PROBLEM REQUIREMENTS:
Repeat everything from the line holding "const sightHole = post(ARM.centre, 2.6, 0.9, 20, 30, 16);" to the line holding "before = set(bpy.data.objects)", inclusive, exactly. Leave out the rest.

DATA EXCERPT:
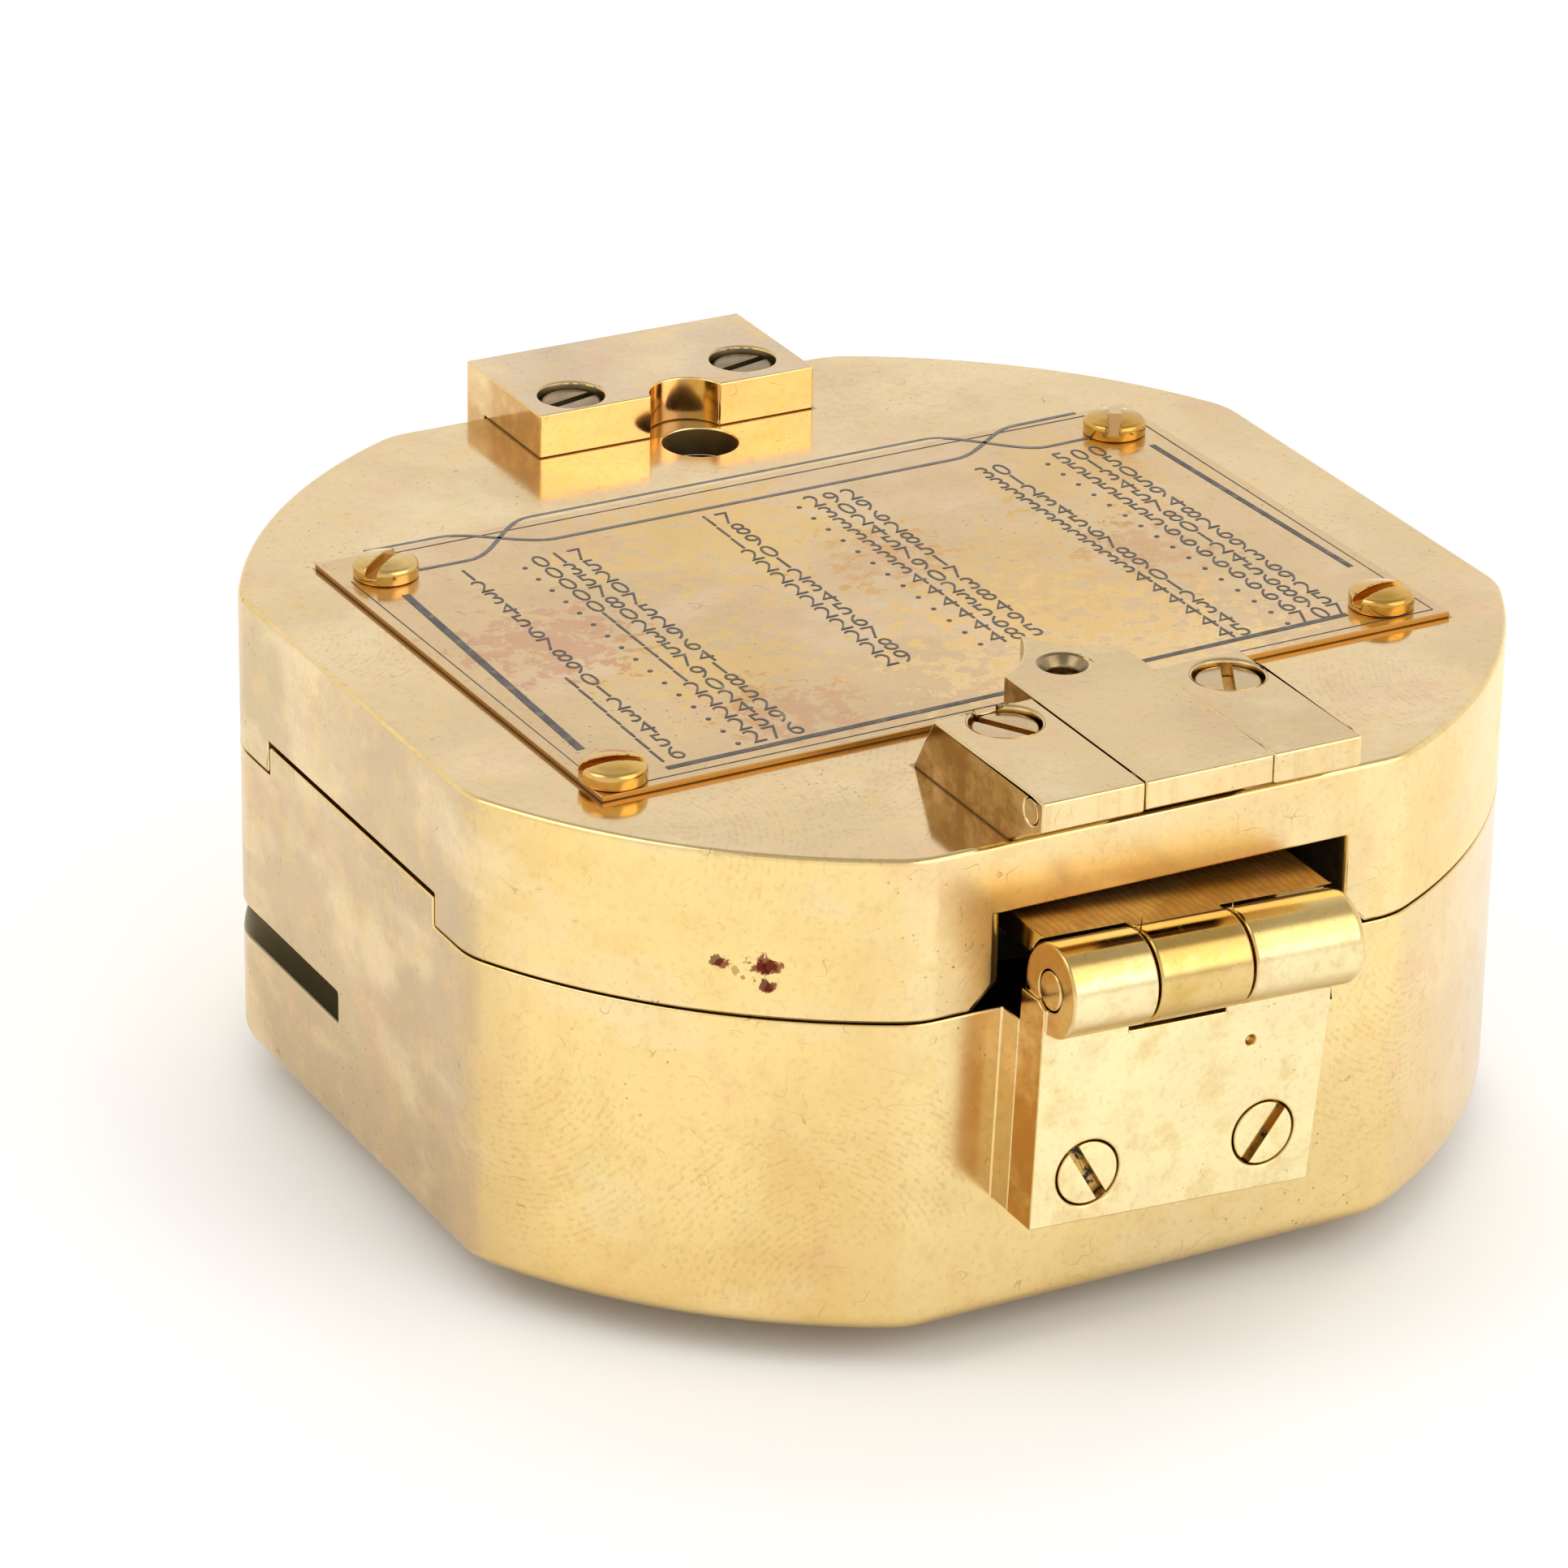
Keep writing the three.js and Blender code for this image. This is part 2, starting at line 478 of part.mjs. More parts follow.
function smallTongue() {
  const { left, right, tipX, tipY, shoulder, low } = TONGUE;
  const { x, y, r, sink } = TONGUE_EYE;
  const shape = new THREE.Shape();
  shape.moveTo(left, BLOCK.front);
  shape.lineTo(right, BLOCK.front);
  shape.lineTo(right, -22.8);
  shape.lineTo(3.3, -22.1);
  shape.quadraticCurveTo(1.0, -21.0, tipX, tipY);
  shape.quadraticCurveTo(-0.9, -22.3, left, shoulder);
  const blade = prism(shape, low, BLOCK_TOP, 6);
  const depth = sink - r;
  const cone = turned([[0, BLOCK_TOP - depth], [r, BLOCK_TOP - depth], [sink, BLOCK_TOP],
    [sink, BLOCK_TOP + 1], [0, BLOCK_TOP + 1]], 20);
  const pinBore = rod(-20, 20, SMALL_AXIS.y, SMALL_AXIS.z, SMALL_PIN + 0.08, 16);
  return cut(blade, pinBore, post(x, y, r, 30, 40, 20), cone.translate([x, y, 0]));
}

place('small_sight_tongue', satinBrass, smallTongue());

// ---- lid hinge upper leaf, bent down over the back flat -------------------------------------------------
function lidUpperLeaf() {
  const { left, right, front, back, top } = UPPER_LEAF;
  const gap = KNUCKLE_GAP / 2;
  const { a, b } = LID_KNUCKLES;
  const block = box(left, right, front, back, CASE_TOP, top);
  const drop = box(left, right, FLAT + 0.3, back, 26.3, CASE_TOP + 1);
  const web = box(a + gap, b - gap, FLAT + 0.3, back, LID_AXIS.z, 27);
  const knuckle = rod(a + gap, b - gap, LID_AXIS.y, LID_AXIS.z, KNUCKLE);
  const notch = join(post(SIGHT_HOLE.x - 0.1, 28.6, 2.65, 30, 40, 24), box(SIGHT_HOLE.x - 2.75,
    SIGHT_HOLE.x + 2.55, 27, 28.6, 30, 40));
  const screws = leafScrews.flatMap(([x, y]) => [
    post(x, y, FLUSH_HEAD + 0.2, top - 1.9, 40, 24),
    post(x, y, SHANK + CLEAR, 30, 40, 10)]);
  return cut(join(block, drop, web, knuckle), notch, ...screws,
    rod(-20, 20, LID_AXIS.y, LID_AXIS.z, PIN + 0.1, 16));
}

place('lid_hinge_upper_leaf', paleBrass, lidUpperLeaf());
leafScrews.forEach(([x, y, turn], i) => {
  const top = UPPER_LEAF.top - 0.4;
  place(`lid_hinge_upper_screw_${['left', 'right'][i]}`, screwBrass,
    screwAt([x, y], FLUSH_HEAD, top - HINGE_HEAD, top, SHANK_END, turn), x, y);
});

// ---- mirror inside the lid --------------------------------------------------------------------------------
const MIRROR_LOW = 29.2;
place('mirror', mirrorGlass, cut(disc(33.8, MIRROR_LOW, CASE_TOP - LID_THICK - 0.1),
  post(SIGHT_HOLE.x, SIGHT_HOLE.y, 3.0, 20, 40, 24)));
place('mirror_ring', polishedBrass, ring(32.4, 34.3, 28.0, MIRROR_LOW - 0.1));

// ---- large sight arm and its folding peep ---------------------------------------------------------
function sightArm() {
  const { low, high, left, right, clear } = LEAF;
  const { centre, half, tip, slotHalf } = ARM;
  const gap = KNUCKLE_GAP / 2;
  const { a, b } = SIGHT_KNUCKLES;
  const shape = outline([[left, SIGHT_AXIS.y + 1], [right, SIGHT_AXIS.y + 1], [right, -33.5],
    [centre + half, -28.5], [centre + half, tip], [centre - half, tip], [centre - half, -28.5],
    [left, -33.5]]);
  const web = box(a + gap, b - gap, SIGHT_AXIS.y, SIGHT_AXIS.y + 3.4, SIGHT_AXIS.z, high);
  const sides = [rod(-20, a + gap, SIGHT_AXIS.y, SIGHT_AXIS.z, clear, 28),
    rod(b - gap, 20, SIGHT_AXIS.y, SIGHT_AXIS.z, clear, 28)];
  const slot = box(centre - slotHalf, centre + slotHalf, -25, 2, low - 1, high + 1);
  const fork = box(centre - 3.3, centre + 3.3, 9.4, tip + 1, low - 1, high + 1);
  const knuckle = rod(a + gap, b - gap, SIGHT_AXIS.y, SIGHT_AXIS.z, KNUCKLE);
  const leaf = cut(prism(shape, low, high), ...sides, slot, fork);
  return cut(join(leaf, web, knuckle), rod(-20, 20, SIGHT_AXIS.y, SIGHT_AXIS.z, PIN + 0.1, 16),
    rod(-20, 20, PEEP_AXIS.y, PEEP_AXIS.z, 0.45, 10));
}

place('large_sight_arm', satinBrass, tilted(sightArm()));
place('peep_hinge_pin', steel,
  tilted(rod(ARM.centre - ARM.half, ARM.centre + ARM.half, PEEP_AXIS.y, PEEP_AXIS.z, 0.35, 10)));

function peepSight() {
  const { low, high } = PEEP;
  const inner = ARM.centre - 3.0;
  const outer = ARM.centre + 3.0;
  const plate = box(ARM.centre - ARM.half, ARM.centre + ARM.half, -0.5, 9.2, low, high);
  const neck = box(inner, outer, 9, PEEP_AXIS.y + 0.4, low, high);
  const web = box(inner, outer, PEEP_AXIS.y - 0.6, PEEP_AXIS.y + 0.4, low, PEEP_AXIS.z);
  const knuckle = rod(inner, outer, PEEP_AXIS.y, PEEP_AXIS.z, 0.75, 16);
  const sightHole = post(ARM.centre, 2.6, 0.9, 20, 30, 16);
  const sightSlot = box(ARM.centre - 0.4, ARM.centre + 0.4, 4.4, 8.0, 20, 30);
  return cut(join(plate, neck, web, knuckle), sightHole, sightSlot,
    rod(-20, 20, PEEP_AXIS.y, PEEP_AXIS.z, 0.45, 10));
}

place('peep_sight', satinBrass, tilted(peepSight()));

export default group;
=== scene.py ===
# Brass pocket transit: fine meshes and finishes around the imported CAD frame.
import json
from math import acos, atan2, copysign, cos, degrees, pi, radians, sin, tau
from types import SimpleNamespace as Sizes

import bmesh
import bpy
from mathutils import Matrix, Vector


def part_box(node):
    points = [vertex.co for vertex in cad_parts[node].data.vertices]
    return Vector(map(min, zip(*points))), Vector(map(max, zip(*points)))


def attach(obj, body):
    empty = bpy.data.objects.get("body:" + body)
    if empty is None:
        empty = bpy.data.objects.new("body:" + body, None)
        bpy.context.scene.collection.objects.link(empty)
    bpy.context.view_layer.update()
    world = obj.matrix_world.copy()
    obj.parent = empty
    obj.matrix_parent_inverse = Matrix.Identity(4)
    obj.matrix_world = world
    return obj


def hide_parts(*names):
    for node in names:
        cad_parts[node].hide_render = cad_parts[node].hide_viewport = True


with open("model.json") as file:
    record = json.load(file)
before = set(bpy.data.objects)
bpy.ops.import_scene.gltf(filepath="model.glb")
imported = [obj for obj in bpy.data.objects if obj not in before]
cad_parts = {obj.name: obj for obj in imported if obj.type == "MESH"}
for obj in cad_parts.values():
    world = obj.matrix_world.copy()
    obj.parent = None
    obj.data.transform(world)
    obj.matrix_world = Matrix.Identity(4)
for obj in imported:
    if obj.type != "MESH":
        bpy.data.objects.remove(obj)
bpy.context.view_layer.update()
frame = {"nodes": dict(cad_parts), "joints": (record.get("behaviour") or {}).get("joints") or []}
scene = bpy.context.scene

# Shapes are modelled in millimetres in the case's own frame: z = 0 is the underside of the case.
MM = 0.001
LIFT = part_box("body_case")[0].z / MM       # the lever under the case holds it up by this much
TO_ROW = Matrix.Scale(MM, 4) @ Matrix.Translation((0, 0, LIFT))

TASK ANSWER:
  const sightHole = post(ARM.centre, 2.6, 0.9, 20, 30, 16);
  const sightSlot = box(ARM.centre - 0.4, ARM.centre + 0.4, 4.4, 8.0, 20, 30);
  return cut(join(plate, neck, web, knuckle), sightHole, sightSlot,
    rod(-20, 20, PEEP_AXIS.y, PEEP_AXIS.z, 0.45, 10));
}

place('peep_sight', satinBrass, tilted(peepSight()));

export default group;
=== scene.py ===
# Brass pocket transit: fine meshes and finishes around the imported CAD frame.
import json
from math import acos, atan2, copysign, cos, degrees, pi, radians, sin, tau
from types import SimpleNamespace as Sizes

import bmesh
import bpy
from mathutils import Matrix, Vector


def part_box(node):
    points = [vertex.co for vertex in cad_parts[node].data.vertices]
    return Vector(map(min, zip(*points))), Vector(map(max, zip(*points)))


def attach(obj, body):
    empty = bpy.data.objects.get("body:" + body)
    if empty is None:
        empty = bpy.data.objects.new("body:" + body, None)
        bpy.context.scene.collection.objects.link(empty)
    bpy.context.view_layer.update()
    world = obj.matrix_world.copy()
    obj.parent = empty
    obj.matrix_parent_inverse = Matrix.Identity(4)
    obj.matrix_world = world
    return obj


def hide_parts(*names):
    for node in names:
        cad_parts[node].hide_render = cad_parts[node].hide_viewport = True


with open("model.json") as file:
    record = json.load(file)
before = set(bpy.data.objects)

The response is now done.